What Are the Risks of Going Public?

While an IPO has many benefits, it also carries significant risks:

  • Valuation risk: If the company overestimates demand or the market declines between filing and trading, the IPO may be undersubscribed or the stock price may fall below the offering price.
  • Regulatory burden: Public companies face extensive reporting requirements, including quarterly financial statements, annual audits, and compliance with securities regulations. This adds cost and management time.
  • Loss of control: Founders may lose decision-making authority as new shareholders gain voting rights. Public companies are also subject to activist investors who may push for strategic changes.
  • Short-term pressure: Public markets create pressure to deliver quarterly results, which can conflict with long-term strategic planning.
  • Disclosure requirements: Companies must publicly disclose financial data, executive compensation, and strategic plans, which competitors can use to their advantage.

What is an Underwriter?

An underwriter is a financial institution or investment bank that assists a company in executing its IPO. The underwriter buys the securities from the issuing company and resells them to investors, bearing the risk of distributing the shares.

The underwriter's responsibilities include preparing the prospectus, conducting due diligence, marketing the offering during the roadshow, taking investor orders, pricing the shares, allocating securities based on demand, and managing the settlement process. Major investment banks like Goldman Sachs, Morgan Stanley, and JP Morgan frequently serve as IPO underwriters.

In a "firm commitment" underwriting, the bank guarantees the sale of all shares at the agreed price, absorbing the risk of unsold stock. In a "best efforts" underwriting, the bank sells as many shares as possible without guaranteeing the full amount.

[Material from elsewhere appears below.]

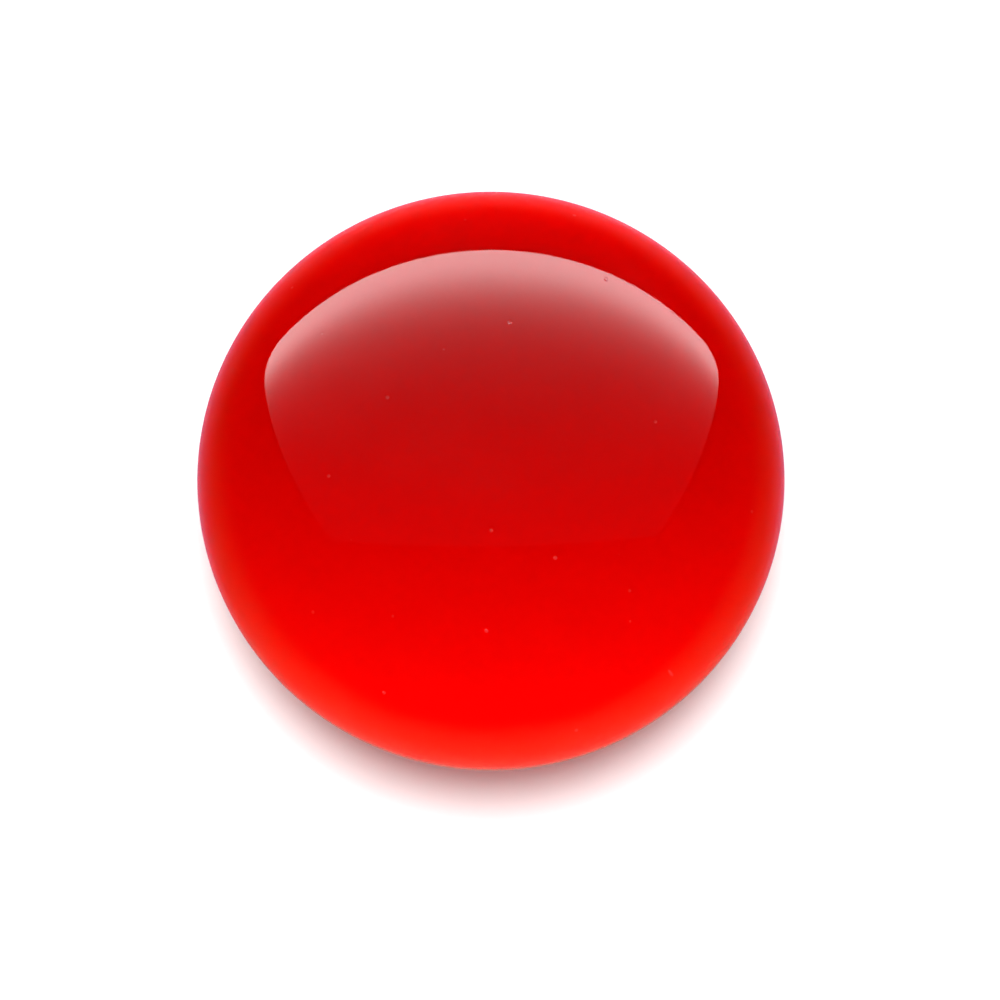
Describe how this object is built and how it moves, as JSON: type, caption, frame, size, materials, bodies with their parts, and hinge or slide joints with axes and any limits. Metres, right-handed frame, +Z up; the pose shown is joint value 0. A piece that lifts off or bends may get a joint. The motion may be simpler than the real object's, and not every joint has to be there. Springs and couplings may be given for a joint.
{
  "type": "case opening friction ball",
  "caption": "Flattened ball of sticky, clear red gel on a broad flat foot, pressed on a screwed watch case back and twisted by hand to open it.",
  "frame": {"origin": "centre of the flat foot, on the surface that the ball rests on", "axes": "+Z up through the middle of the crown, along the axis that the ball is round about; X and Y are interchangeable"},
  "size_m": [0.065, 0.065, 0.0275],
  "materials": {
    "gel": "clear red gel, glossy and tacky"
  },
  "bodies": {
    "root": {"gel_body": "gel"}
  },
  "joints": []
}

What is the Role of an Investment Bank?

Investment banks play a critical role throughout the IPO process. They serve as financial advisors to the issuing company, helping with:

  • Preparing the registration statement and conducting due diligence
  • Structuring the offering (number of shares, price range, timing)
  • Gauging investor interest through the roadshow
  • Pricing the IPO to balance the company's capital needs with market demand
  • Managing the underwriting syndicate (a group of banks formed to distribute the shares)
  • Providing aftermarket support through price stabilization

The enterprise value of the company is a key input in the pricing process, as it accounts for both equity value and debt to arrive at a comprehensive valuation.

What is a SPAC?

A Special Purpose Acquisition Company (SPAC) is an alternative path to going public. A SPAC is a shell company that raises money through its own IPO with the sole purpose of acquiring a private company within a specified timeframe (usually 18-24 months).

When a SPAC merges with a target company, the target effectively becomes a public company without going through the traditional IPO process. SPACs became extremely popular in 2020-2021 as a way for companies, particularly startups and growth-stage businesses, to access public markets more quickly and with more pricing certainty than a traditional IPO.

However, SPACs have faced criticism for high fees, sponsor dilution, and poor post-merger stock performance in many cases. Regulators have also increased scrutiny of SPAC disclosures and projections.

How Does an IPO Benefit Investors?

An IPO can provide investors with opportunities to invest in a company's growth potential at an early stage of its public life:

  • Growth potential: Companies often go public when they are growing rapidly, and early public investors may benefit from continued expansion.
  • Discounted pricing: Some IPOs are priced below what the company may be worth, offering early investors a potential discount.
  • Diversification: IPOs introduce new companies to the public market, giving investors more options for diversifying their portfolios.

However, IPO investing carries significant risks. The company has limited public financial history, analyst coverage may be sparse, and valuations can be inflated by market hype. Investors should carefully analyze the company's financial statements, competitive position, financial ratios, and growth trajectory before participating in an IPO.

How to Buy Shares in an IPO

The process for buying shares in an IPO depends on the country and the type of offering:

  • Through a brokerage account: Most IPO shares become available for purchase on the stock exchange once trading begins. Any investor with a brokerage account can buy shares on the open market.
  • Pre-IPO allocation: Some brokerages offer qualified clients the opportunity to purchase shares at the offering price before trading begins. This is typically available only to institutional investors or high-net-worth individuals.
  • Quiet period: After an IPO, there is typically a "quiet period" of about 25-40 days during which the underwriting analysts cannot publish research or make recommendations about the stock. After this period ends, analyst coverage begins, which can affect the stock price.

Investors should be aware that IPO stocks can be highly volatile in their first weeks and months of trading. Waiting for the dust to settle and reviewing the company's first few quarterly reports can provide a more informed basis for investment decisions.

Frequently Asked Questions

What is the difference between an IPO and a direct listing?
In an IPO, a company works with underwriters to issue new shares and raise capital. In a direct listing, existing shares are sold directly on the exchange without underwriters or new share issuance. Direct listings do not raise new capital but allow existing shareholders to sell their stakes.
How long after an IPO can you sell shares?
Regular investors who buy shares on the open market can sell immediately. However, company insiders (founders, employees, early investors) are typically subject to a lock-up period of 90 to 180 days after the IPO, during which they cannot sell their shares.
Why do IPO stocks often drop after the first day?
IPO stocks can drop after initial trading due to the end of the hype cycle, early investors taking profits, the lock-up period expiring (increasing supply), or the company being overvalued at the offering price. Not all IPOs drop—some continue to rise based on strong fundamentals.
Should you invest in IPOs?
IPOs can offer opportunities but carry higher risk than established stocks. The company has limited public financial history, valuations may be inflated by hype, and price volatility is typically high in the first months. Thorough research into the company's financials, competitive position, and valuation is essential.